Visitors bring word back home, and the city they describe is the virtual opposite of the snarling, fearful, and battened-down America that the current administration advertises abroad. Television viewers all over the world can stay at home and see that the U.S. government packs asylum seekers into camps and cages children; visitors to New York see a place where half a dozen languages mingle easily on a single block, without threatening social breakdown. The president can say that the largest cities are suddenly so full of “filth” that “police officers are getting sick just by walking the beat,” but 65 million tourists a year go home to tell their friends and neighbors it’s not true.

(Tourism can be an unflattering mirror, too, and a prod for the city to up its game. Homelessness is a badge of shame. Our transit system is creaky. Crossing the street can be lethal. Even if state and city government tried to fix these deficiencies only out of embarrassment rather than a genuine sense of injustice, we would all be better off.)

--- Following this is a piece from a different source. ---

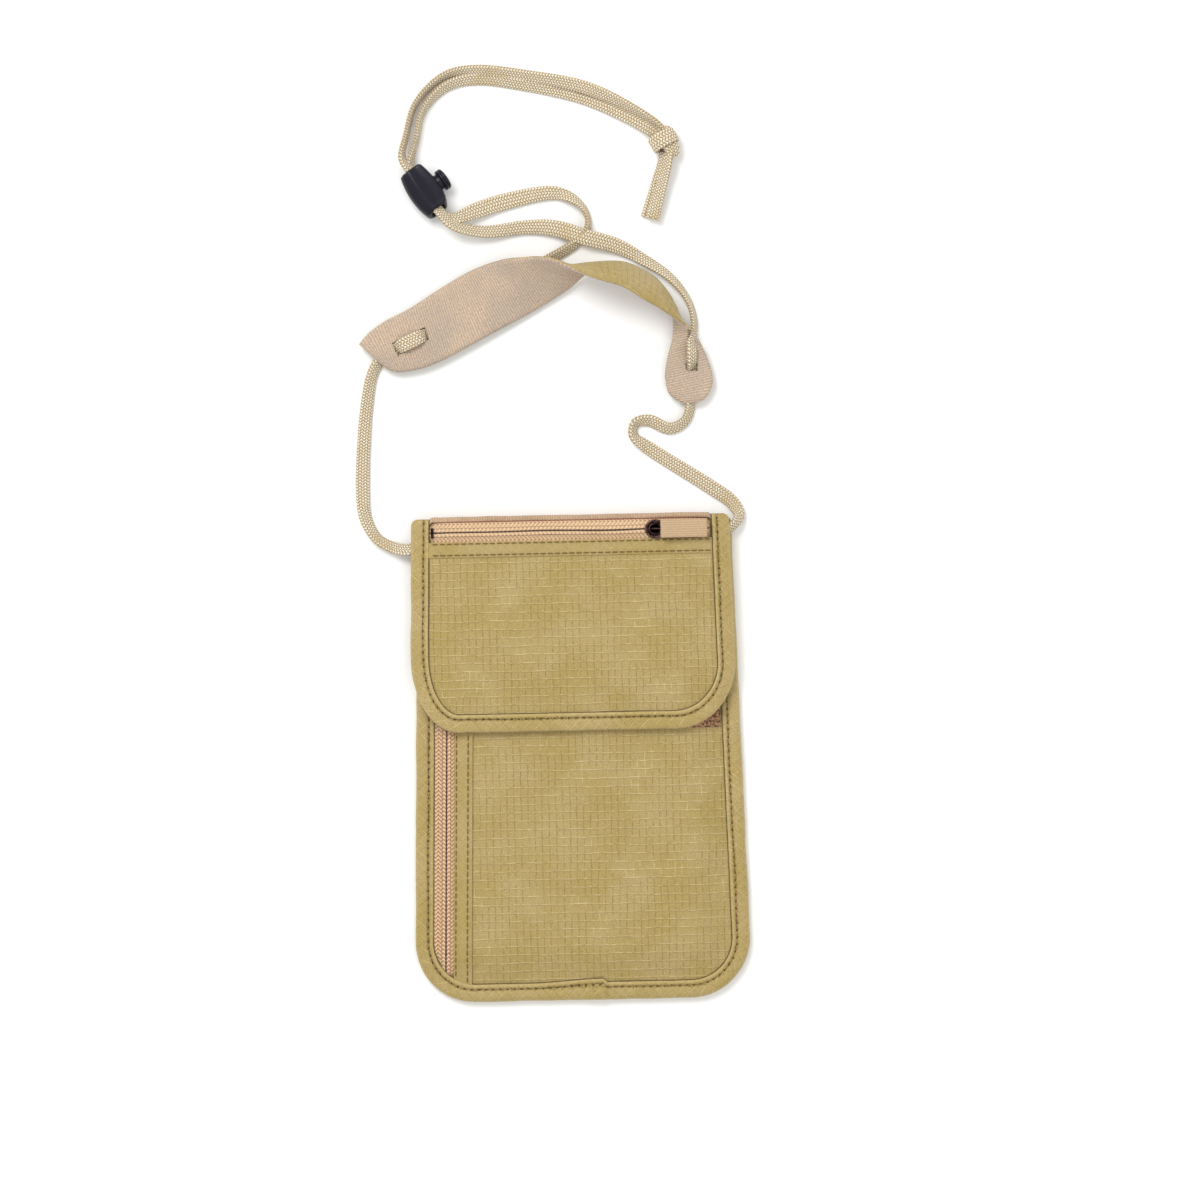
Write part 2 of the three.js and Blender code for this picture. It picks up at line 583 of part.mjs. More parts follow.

All over the world, visitors tend to cluster—in Piazza San Marco, at Old Faithful, or in Times Square. But as the city has evolved, so have patterns of tourism, and the more curious and venturesome can help us get to know our city better. I have never felt so connected to New York as when I approach it like a visitor, ambling, gawping, wondering why it is the way it is and how it got that way. (I even wrote a book about the experience.) Locals tend to stick to their own cow paths, trudging from home to work and back, on weekends ranging a little farther for a party or a drink. So there’s an invigorating joy in striking out for a neighborhood you think you know but haven’t actually been to in years, or stopping by a house museum whose existence you were only dimly aware of. These expeditions remind us that we are guests here too, temporary residents in a city that doesn’t much care where we came from or how long we stay. We are here because it’s where we were born, or because we never got around to leaving, or because it’s the sort of place where we can live however we like, in the company of others who are doing the same. But that doesn’t give us a monopoly on what New York means. The character of a great city is defined as much by the people who pass through as by its fixtures. The urban spectacle needs a fresh audience every night.